Ketika 18 Gubernur Geruduk Menkeu, Ada Apa dengan Fiskal Daerah?
“Kebijakan yang bijak tak hanya soal angka, tapi rasa adil di baliknya.”
Oleh Karnita
Pendahuluan: Ketegangan Fiskal yang Menguak Luka Lama
Apakah wajar jika 18 gubernur dari berbagai provinsi menggeruduk Menteri Keuangan Purbaya Yudhi Sadewa? Pertemuan yang terjadi pada Selasa, 7 Oktober 2025, sebagaimana diberitakan tirto.id dalam artikel berjudul “Cerita Lengkap & Penyebab 18 Gubernur Geruduk Menkeu Purbaya” (9 Oktober 2025), bukan sekadar pertemuan rutin. Ini adalah sinyal ketegangan baru antara pusat dan daerah, ketika suara ketimpangan fiskal kembali menggema.
Di tengah narasi kemandirian daerah, kebijakan pemangkasan Transfer ke Daerah (TKD) dalam APBN 2026 sebesar Rp269 triliun dibandingkan tahun sebelumnya terasa ironis. Pemerintah pusat memang menaikkan lagi menjadi Rp693 triliun setelah revisi, tetapi luka kepercayaan sudah terlanjur terbuka. Banyak daerah merasa “tercekik” oleh alokasi dana yang menyempit, sementara beban pembangunan kian berat.
Penulis tertarik menyoroti isu ini karena relevansinya sangat kuat dengan tema kemandirian fiskal dan keadilan pembangunan. Pemangkasan TKD bukan hanya soal hitungan anggaran, melainkan soal nasib ribuan proyek publik yang bergantung pada stabilitas transfer dana pusat. Ketika 18 gubernur bersuara serempak, publik patut bertanya: apakah ini sekadar keluhan teknis, atau gejala dari sistem desentralisasi fiskal yang mulai kehilangan maknanya?

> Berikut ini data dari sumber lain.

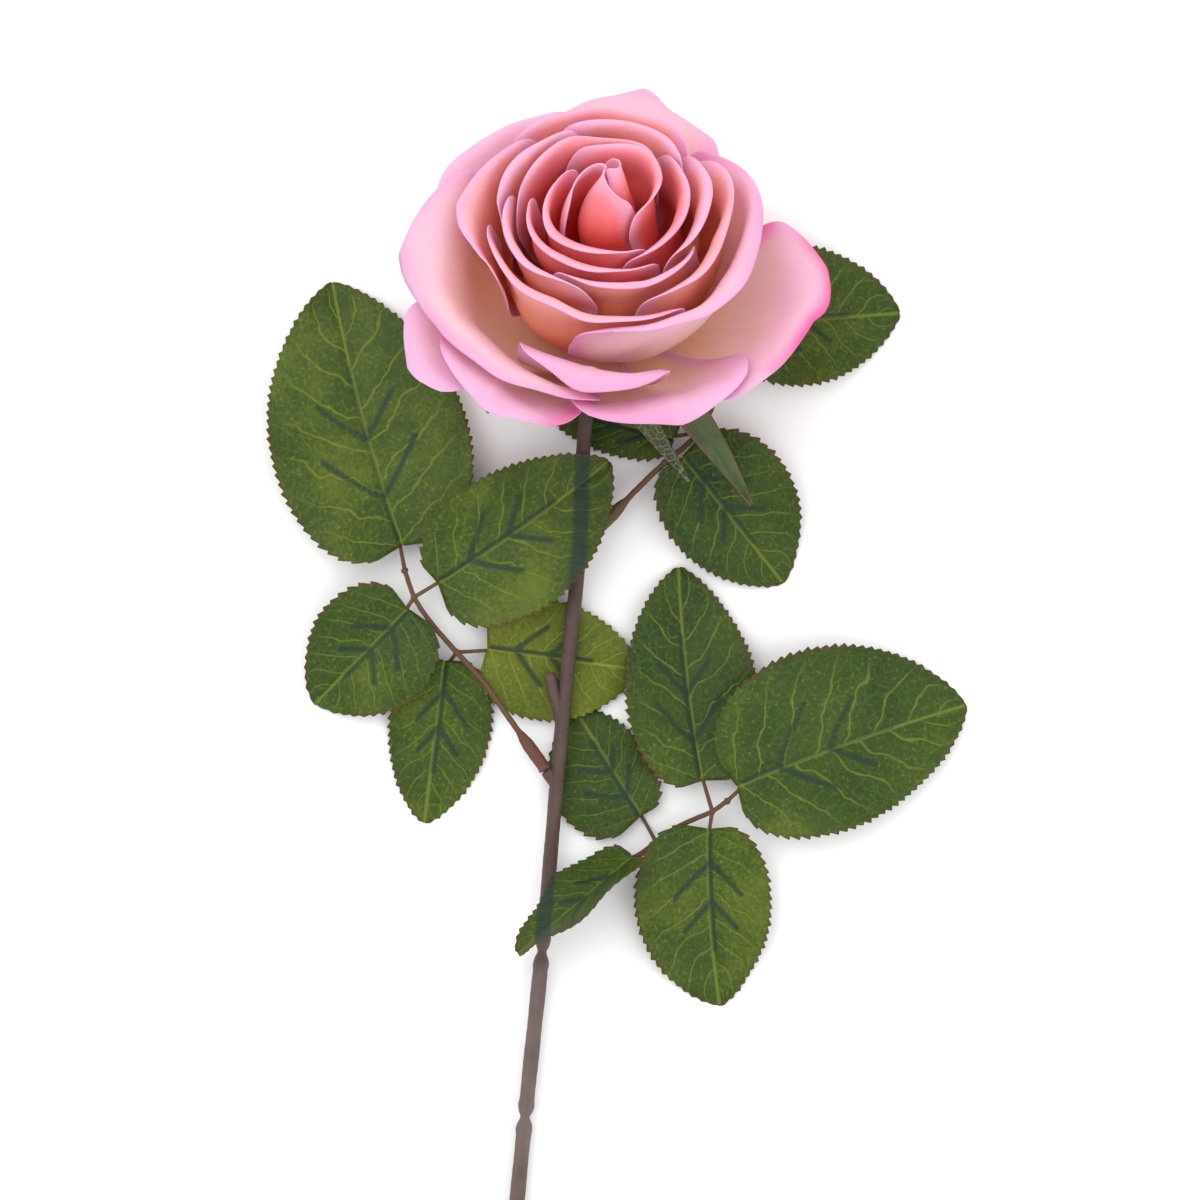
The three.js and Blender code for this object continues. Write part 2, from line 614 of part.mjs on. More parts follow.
function addSepals() {
  SEPALS.forEach((sepal, n) => {
    const pointAt = (a, b) => sepalPoint(sepal, a, 2 * b - 1);
    add(`sepal_${n + 1}`, sheet(pointAt, 7, 2, SEPAL_THICKNESS), MATERIALS.sepal);
  });
}

// ---------------------------------------------------------------- assembly
add("stem", geometryOf(stemSolid()), MATERIALS.stem);
addSprays();
addLeaves();
addReceptacle();
addSepals();
addPetals();

const box = new THREE.Box3().setFromObject(rose);
const middle = box.getCenter(new THREE.Vector3());
rose.position.set(-middle.x, -middle.y, -box.min.z);
rose.updateMatrixWorld(true);

export default rose;
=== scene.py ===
import math

import bpy
import numpy as np
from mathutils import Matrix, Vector


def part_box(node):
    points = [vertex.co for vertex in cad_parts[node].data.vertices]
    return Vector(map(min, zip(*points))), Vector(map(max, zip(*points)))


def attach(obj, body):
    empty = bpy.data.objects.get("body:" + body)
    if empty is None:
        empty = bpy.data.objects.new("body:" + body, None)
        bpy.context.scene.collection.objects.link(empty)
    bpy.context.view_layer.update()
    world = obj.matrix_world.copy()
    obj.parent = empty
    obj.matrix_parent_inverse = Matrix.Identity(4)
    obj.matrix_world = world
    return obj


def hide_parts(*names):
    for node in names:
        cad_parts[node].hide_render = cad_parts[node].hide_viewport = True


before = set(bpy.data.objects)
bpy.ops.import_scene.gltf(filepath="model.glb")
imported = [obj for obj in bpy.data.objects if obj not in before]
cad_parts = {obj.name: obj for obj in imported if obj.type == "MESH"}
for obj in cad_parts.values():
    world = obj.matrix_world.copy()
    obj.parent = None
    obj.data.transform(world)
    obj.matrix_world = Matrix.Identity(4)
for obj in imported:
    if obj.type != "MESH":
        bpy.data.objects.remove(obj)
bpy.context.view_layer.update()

MM_PER_M = 1000
rad = math.radians

# ---------------------------------------------------------------- the design's sizes, in mm
FIT_GAP = 0.35
HEAD_TILT = 32
# the stem and its narrow necks
STEM_RADIUS = 2.05
STEM_HEIGHT = 3.95 + STEM_RADIUS
CUT_STEM_LENGTH = 272
NECK_SHARE = 0.62
NECK_PITCH = 45
NECK_LENGTH = 1.3
COLLAR_OFFSET = 3.4
FIRST_NECK_Y = -95.7
LAST_NECK_Y = 10 - CUT_STEM_LENGTH
# the leaf sprays
RACHIS_RADIUS = 0.75
SLEEVE_RADIUS = 1.75
SLEEVE_LENGTH = 13
SLEEVE_START = STEM_RADIUS + 2.2
PEG_RADIUS = 0.9
STUB_RADIUS = 1.7
# the receptacle and its core
CORE_RADIUS = 2.2
CORE_TOP = 14
HIP_RADIUS = 6.2
HIP_LENGTH = 9
STEM_SEAT = 2.5
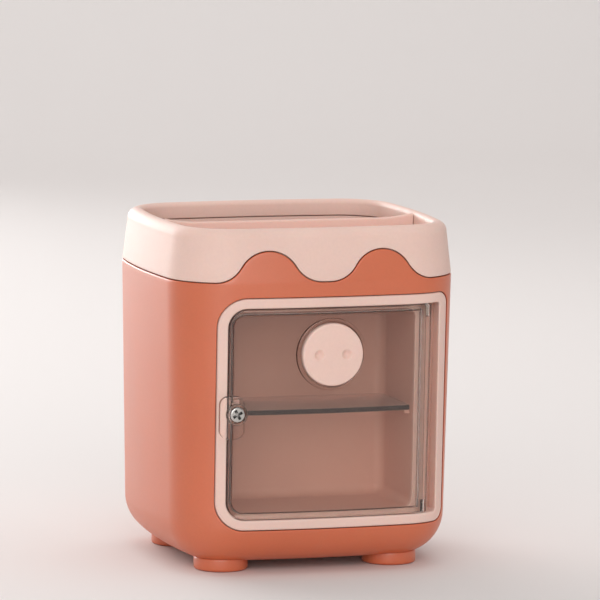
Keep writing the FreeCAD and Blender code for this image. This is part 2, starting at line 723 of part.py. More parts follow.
LATCH_FRONT = latch_face().y - size("tab_gap") - size("tab_wall")
SCREW_SEAT = LATCH_FRONT + size("screw_bite")
SCREW_TIP = SCREW_SEAT + size("screw_length")
MAGNET_FRONT = SCREW_TIP + size("magnet_gap")

# Bezel and cabinet


def bezel_frame():
    """Frame in the window: face, back wall that stops the door, clamping flange and magnet holder."""
    reach = size("flange_reach")
    low = BEZEL_BOTTOM - reach
    high = BEZEL_TOP + reach
    depth = size("bezel_depth")
    back_wall = depth - size("bezel_back_wall")
    outline = bezel_window(0.0)
    face = around(band(low, high, 0.0, depth), FRONT_ARCS).common(outline)
    face = face.cut(bezel_opening(0.0))
    cabinet = rounded_window(
        CABINET_LEFT, CABINET_RIGHT, CABINET_BOTTOM, CABINET_TOP,
        size("cabinet_round"), size("cabinet_round"),
    )
    back = around(band(low, high, back_wall, depth), FRONT_ARCS).common(outline).cut(cabinet)
    near = SHELL_WALL + FIT_GAP
    (_, round_start), _, (centre_inset, _) = base_profile(near)
    round_radius = size("base_round") - near
    low_inset = centre_inset - math.sqrt(round_radius ** 2 - (round_start - low) ** 2)
    flange = around(section([
        (low_inset, low),
        (skin(round_start) + near, round_start),
        (skin(high) + near, high),
        (skin(high) + near + size("flange_wall"), high),
        (skin(round_start) + near + size("flange_wall"), round_start),
        (low_inset + size("flange_wall"), low),
    ]), FRONT_ARCS)
    flange = flange.common(bezel_window(reach)).cut(bezel_window(-size("flange_wall") / 2))
    holder_left = CABINET_LEFT - size("cabinet_wall") / 2
    holder = box_between(
        Vector(holder_left, MAGNET_FRONT, LATCH_HEIGHT - size("holder_half_height")),
        Vector(
            holder_left + size("holder_reach"),
            MAGNET_FRONT + size("magnet_length") + size("holder_wall"),
            LATCH_HEIGHT + size("holder_half_height"),
        ),
    )
    frame = face.multiFuse([back, flange, holder])
    pocket = Part.makeCylinder(
        size("magnet_radius"),
        size("magnet_length") + OVERRUN,
        Vector(LATCH_ACROSS, MAGNET_FRONT - OVERRUN, LATCH_HEIGHT),
        BACKWARD,
    )
    frame = frame.cut(pocket)
    for foot, direction in ((HINGE_FOOT, -1), (HINGE_HEAD, 1)):
        seat_start = foot - HINGE_AXIS * (direction * size("door_gap"))
        seat = Part.makeCylinder(
            size("pin_diameter") / 2,
            size("pin_seat") + 2 * size("door_gap"),
            seat_start,
            HINGE_AXIS * direction,
        )
        frame = frame.cut(seat)
    return add_shape("bezel_frame", frame.removeSplitter())


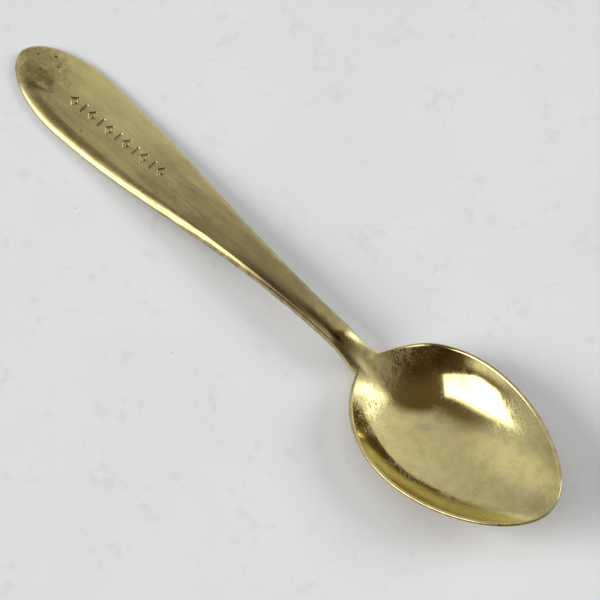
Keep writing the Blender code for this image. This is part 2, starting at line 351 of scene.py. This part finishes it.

1. Pemangkasan TKD dan Luka Fiskal yang Tak Kunjung Sembuh
Pemangkasan TKD dalam APBN 2026 menjadi Rp649,9 triliun—bahkan sempat turun hingga Rp269 triliun dibandingkan tahun sebelumnya—menjadi sumber keresahan daerah. Pemerintah memang beralasan bahwa efisiensi anggaran perlu dilakukan untuk menjaga keseimbangan fiskal nasional. Namun bagi banyak daerah, pemotongan itu seperti memotong urat nadi pembangunan.
Sebagian besar gubernur mengeluhkan pemangkasan Dana Bagi Hasil (DBH) yang signifikan. Misalnya, Gubernur Maluku Utara, Sherly Tjoanda, menyebut DBH di provinsinya berkurang hingga Rp3,5 triliun, menekan kemampuan daerah membiayai pembangunan infrastruktur dasar. Ini menunjukkan betapa rapuhnya struktur keuangan daerah yang masih bergantung pada transfer pusat.
Kondisi ini membuka luka lama: desentralisasi yang tidak seimbang. Di satu sisi, daerah diminta mandiri dan inovatif, namun di sisi lain, ruang fiskalnya semakin sempit. Paradoks ini menggambarkan kegagalan sistem desentralisasi fiskal untuk benar-benar memberi otonomi keuangan yang berkeadilan.